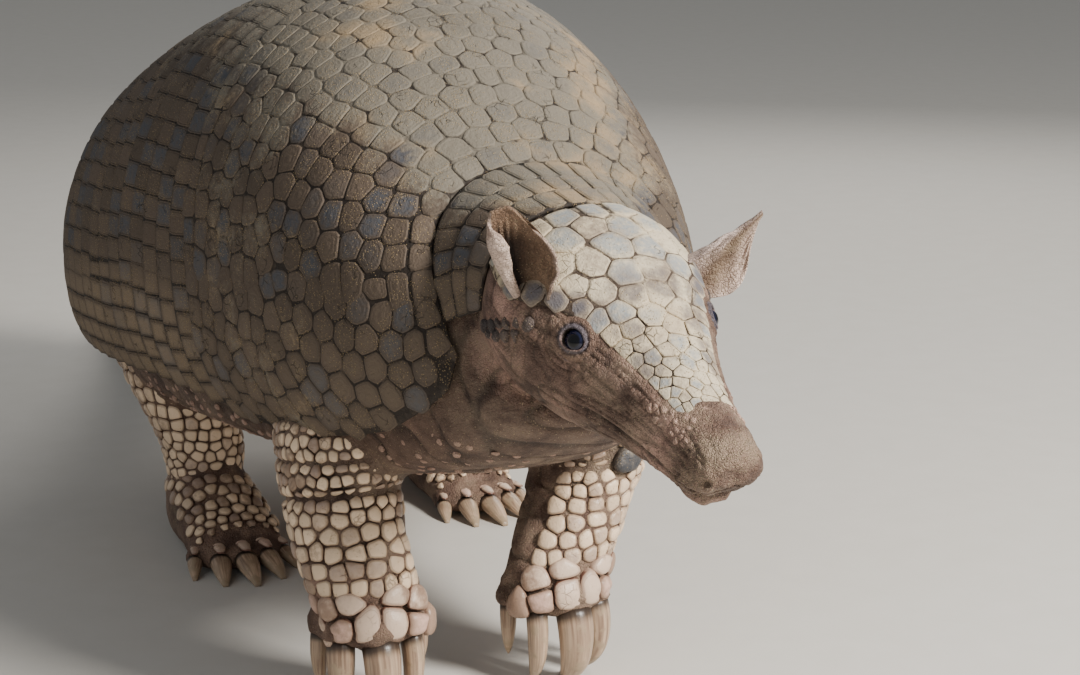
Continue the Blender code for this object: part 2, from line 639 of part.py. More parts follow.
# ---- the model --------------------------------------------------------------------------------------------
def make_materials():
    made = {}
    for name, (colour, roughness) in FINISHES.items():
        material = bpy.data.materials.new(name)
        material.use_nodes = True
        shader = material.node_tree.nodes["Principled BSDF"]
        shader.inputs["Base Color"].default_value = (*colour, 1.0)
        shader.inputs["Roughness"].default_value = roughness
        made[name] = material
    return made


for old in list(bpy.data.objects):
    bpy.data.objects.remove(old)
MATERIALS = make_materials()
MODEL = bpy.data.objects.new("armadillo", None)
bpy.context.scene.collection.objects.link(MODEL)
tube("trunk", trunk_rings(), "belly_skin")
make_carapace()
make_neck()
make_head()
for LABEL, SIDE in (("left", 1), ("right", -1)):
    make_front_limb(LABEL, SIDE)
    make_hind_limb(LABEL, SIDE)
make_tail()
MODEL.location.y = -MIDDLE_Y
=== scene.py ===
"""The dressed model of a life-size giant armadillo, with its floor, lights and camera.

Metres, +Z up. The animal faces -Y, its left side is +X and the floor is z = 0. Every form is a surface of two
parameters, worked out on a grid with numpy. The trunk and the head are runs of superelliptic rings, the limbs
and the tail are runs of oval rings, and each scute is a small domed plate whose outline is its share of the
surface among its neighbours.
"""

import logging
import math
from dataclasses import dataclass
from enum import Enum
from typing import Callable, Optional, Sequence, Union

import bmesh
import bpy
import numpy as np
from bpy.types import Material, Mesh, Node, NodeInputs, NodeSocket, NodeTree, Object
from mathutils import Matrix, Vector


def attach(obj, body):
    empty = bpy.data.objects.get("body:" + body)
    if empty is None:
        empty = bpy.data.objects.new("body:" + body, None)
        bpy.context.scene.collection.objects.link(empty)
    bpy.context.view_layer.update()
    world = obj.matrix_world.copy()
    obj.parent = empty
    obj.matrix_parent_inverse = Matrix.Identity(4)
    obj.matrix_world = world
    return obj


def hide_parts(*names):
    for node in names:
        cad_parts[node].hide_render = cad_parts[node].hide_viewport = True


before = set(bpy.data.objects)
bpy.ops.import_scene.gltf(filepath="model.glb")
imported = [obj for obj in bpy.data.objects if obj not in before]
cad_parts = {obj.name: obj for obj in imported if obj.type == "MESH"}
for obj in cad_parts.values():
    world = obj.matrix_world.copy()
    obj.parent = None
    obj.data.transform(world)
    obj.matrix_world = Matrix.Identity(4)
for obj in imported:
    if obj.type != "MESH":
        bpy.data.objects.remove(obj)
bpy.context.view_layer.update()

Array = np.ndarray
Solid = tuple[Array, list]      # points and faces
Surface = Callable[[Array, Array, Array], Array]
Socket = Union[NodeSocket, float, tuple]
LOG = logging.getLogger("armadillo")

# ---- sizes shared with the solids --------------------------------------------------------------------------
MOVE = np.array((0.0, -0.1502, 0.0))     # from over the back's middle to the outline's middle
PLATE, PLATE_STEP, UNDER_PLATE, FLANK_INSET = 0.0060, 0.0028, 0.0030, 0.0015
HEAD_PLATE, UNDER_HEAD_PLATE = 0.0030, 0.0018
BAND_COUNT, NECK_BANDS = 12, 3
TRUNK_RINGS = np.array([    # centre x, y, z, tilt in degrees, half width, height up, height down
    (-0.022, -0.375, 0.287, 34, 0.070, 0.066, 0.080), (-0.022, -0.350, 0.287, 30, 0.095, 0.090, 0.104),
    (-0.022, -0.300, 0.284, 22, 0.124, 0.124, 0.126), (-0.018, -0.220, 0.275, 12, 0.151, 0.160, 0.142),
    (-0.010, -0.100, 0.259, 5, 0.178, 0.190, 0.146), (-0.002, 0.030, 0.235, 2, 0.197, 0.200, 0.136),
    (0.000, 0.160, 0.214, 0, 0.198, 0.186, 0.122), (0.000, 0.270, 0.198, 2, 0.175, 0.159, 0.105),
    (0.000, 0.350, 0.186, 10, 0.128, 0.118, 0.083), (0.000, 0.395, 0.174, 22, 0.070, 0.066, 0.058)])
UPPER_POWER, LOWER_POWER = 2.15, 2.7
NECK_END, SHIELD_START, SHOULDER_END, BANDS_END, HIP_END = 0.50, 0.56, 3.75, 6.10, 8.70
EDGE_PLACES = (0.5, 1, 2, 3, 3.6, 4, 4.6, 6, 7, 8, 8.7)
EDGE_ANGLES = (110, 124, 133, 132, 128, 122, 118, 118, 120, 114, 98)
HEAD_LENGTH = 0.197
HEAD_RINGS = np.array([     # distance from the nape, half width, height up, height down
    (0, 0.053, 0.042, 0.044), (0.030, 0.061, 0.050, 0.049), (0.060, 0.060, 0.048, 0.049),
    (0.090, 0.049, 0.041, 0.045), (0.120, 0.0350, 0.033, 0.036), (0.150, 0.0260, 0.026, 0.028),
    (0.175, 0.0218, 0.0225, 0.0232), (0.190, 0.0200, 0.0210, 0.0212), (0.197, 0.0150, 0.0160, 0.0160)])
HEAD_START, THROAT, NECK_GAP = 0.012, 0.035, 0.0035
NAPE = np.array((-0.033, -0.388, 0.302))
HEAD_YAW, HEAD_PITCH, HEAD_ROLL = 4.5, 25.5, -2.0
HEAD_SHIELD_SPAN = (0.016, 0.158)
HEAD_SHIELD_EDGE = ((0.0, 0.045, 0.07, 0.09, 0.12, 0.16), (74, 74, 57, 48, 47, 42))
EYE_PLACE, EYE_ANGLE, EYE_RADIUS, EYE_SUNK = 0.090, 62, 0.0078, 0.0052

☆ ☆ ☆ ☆

■ JOB ■
Each line above must be reproduced exactly as it stands.

■ RESPONSE ■
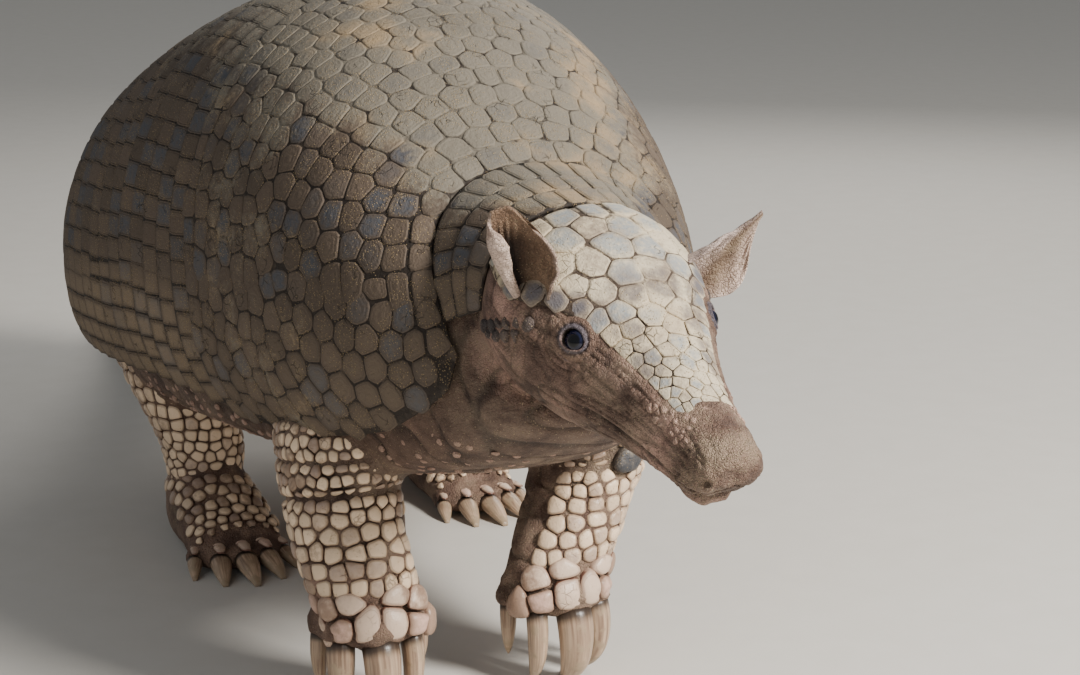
Continue the Blender code for this object: part 2, from line 639 of part.py. More parts follow.
# ---- the model --------------------------------------------------------------------------------------------
def make_materials():
    made = {}
    for name, (colour, roughness) in FINISHES.items():
        material = bpy.data.materials.new(name)
        material.use_nodes = True
        shader = material.node_tree.nodes["Principled BSDF"]
        shader.inputs["Base Color"].default_value = (*colour, 1.0)
        shader.inputs["Roughness"].default_value = roughness
        made[name] = material
    return made


for old in list(bpy.data.objects):
    bpy.data.objects.remove(old)
MATERIALS = make_materials()
MODEL = bpy.data.objects.new("armadillo", None)
bpy.context.scene.collection.objects.link(MODEL)
tube("trunk", trunk_rings(), "belly_skin")
make_carapace()
make_neck()
make_head()
for LABEL, SIDE in (("left", 1), ("right", -1)):
    make_front_limb(LABEL, SIDE)
    make_hind_limb(LABEL, SIDE)
make_tail()
MODEL.location.y = -MIDDLE_Y
=== scene.py ===
"""The dressed model of a life-size giant armadillo, with its floor, lights and camera.

Metres, +Z up. The animal faces -Y, its left side is +X and the floor is z = 0. Every form is a surface of two
parameters, worked out on a grid with numpy. The trunk and the head are runs of superelliptic rings, the limbs
and the tail are runs of oval rings, and each scute is a small domed plate whose outline is its share of the
surface among its neighbours.
"""

import logging
import math
from dataclasses import dataclass
from enum import Enum
from typing import Callable, Optional, Sequence, Union

import bmesh
import bpy
import numpy as np
from bpy.types import Material, Mesh, Node, NodeInputs, NodeSocket, NodeTree, Object
from mathutils import Matrix, Vector


def attach(obj, body):
    empty = bpy.data.objects.get("body:" + body)
    if empty is None:
        empty = bpy.data.objects.new("body:" + body, None)
        bpy.context.scene.collection.objects.link(empty)
    bpy.context.view_layer.update()
    world = obj.matrix_world.copy()
    obj.parent = empty
    obj.matrix_parent_inverse = Matrix.Identity(4)
    obj.matrix_world = world
    return obj


def hide_parts(*names):
    for node in names:
        cad_parts[node].hide_render = cad_parts[node].hide_viewport = True


before = set(bpy.data.objects)
bpy.ops.import_scene.gltf(filepath="model.glb")
imported = [obj for obj in bpy.data.objects if obj not in before]
cad_parts = {obj.name: obj for obj in imported if obj.type == "MESH"}
for obj in cad_parts.values():
    world = obj.matrix_world.copy()
    obj.parent = None
    obj.data.transform(world)
    obj.matrix_world = Matrix.Identity(4)
for obj in imported:
    if obj.type != "MESH":
        bpy.data.objects.remove(obj)
bpy.context.view_layer.update()

Array = np.ndarray
Solid = tuple[Array, list]      # points and faces
Surface = Callable[[Array, Array, Array], Array]
Socket = Union[NodeSocket, float, tuple]
LOG = logging.getLogger("armadillo")

# ---- sizes shared with the solids --------------------------------------------------------------------------
MOVE = np.array((0.0, -0.1502, 0.0))     # from over the back's middle to the outline's middle
PLATE, PLATE_STEP, UNDER_PLATE, FLANK_INSET = 0.0060, 0.0028, 0.0030, 0.0015
HEAD_PLATE, UNDER_HEAD_PLATE = 0.0030, 0.0018
BAND_COUNT, NECK_BANDS = 12, 3
TRUNK_RINGS = np.array([    # centre x, y, z, tilt in degrees, half width, height up, height down
    (-0.022, -0.375, 0.287, 34, 0.070, 0.066, 0.080), (-0.022, -0.350, 0.287, 30, 0.095, 0.090, 0.104),
    (-0.022, -0.300, 0.284, 22, 0.124, 0.124, 0.126), (-0.018, -0.220, 0.275, 12, 0.151, 0.160, 0.142),
    (-0.010, -0.100, 0.259, 5, 0.178, 0.190, 0.146), (-0.002, 0.030, 0.235, 2, 0.197, 0.200, 0.136),
    (0.000, 0.160, 0.214, 0, 0.198, 0.186, 0.122), (0.000, 0.270, 0.198, 2, 0.175, 0.159, 0.105),
    (0.000, 0.350, 0.186, 10, 0.128, 0.118, 0.083), (0.000, 0.395, 0.174, 22, 0.070, 0.066, 0.058)])
UPPER_POWER, LOWER_POWER = 2.15, 2.7
NECK_END, SHIELD_START, SHOULDER_END, BANDS_END, HIP_END = 0.50, 0.56, 3.75, 6.10, 8.70
EDGE_PLACES = (0.5, 1, 2, 3, 3.6, 4, 4.6, 6, 7, 8, 8.7)
EDGE_ANGLES = (110, 124, 133, 132, 128, 122, 118, 118, 120, 114, 98)
HEAD_LENGTH = 0.197
HEAD_RINGS = np.array([     # distance from the nape, half width, height up, height down
    (0, 0.053, 0.042, 0.044), (0.030, 0.061, 0.050, 0.049), (0.060, 0.060, 0.048, 0.049),
    (0.090, 0.049, 0.041, 0.045), (0.120, 0.0350, 0.033, 0.036), (0.150, 0.0260, 0.026, 0.028),
    (0.175, 0.0218, 0.0225, 0.0232), (0.190, 0.0200, 0.0210, 0.0212), (0.197, 0.0150, 0.0160, 0.0160)])
HEAD_START, THROAT, NECK_GAP = 0.012, 0.035, 0.0035
NAPE = np.array((-0.033, -0.388, 0.302))
HEAD_YAW, HEAD_PITCH, HEAD_ROLL = 4.5, 25.5, -2.0
HEAD_SHIELD_SPAN = (0.016, 0.158)
HEAD_SHIELD_EDGE = ((0.0, 0.045, 0.07, 0.09, 0.12, 0.16), (74, 74, 57, 48, 47, 42))
EYE_PLACE, EYE_ANGLE, EYE_RADIUS, EYE_SUNK = 0.090, 62, 0.0078, 0.0052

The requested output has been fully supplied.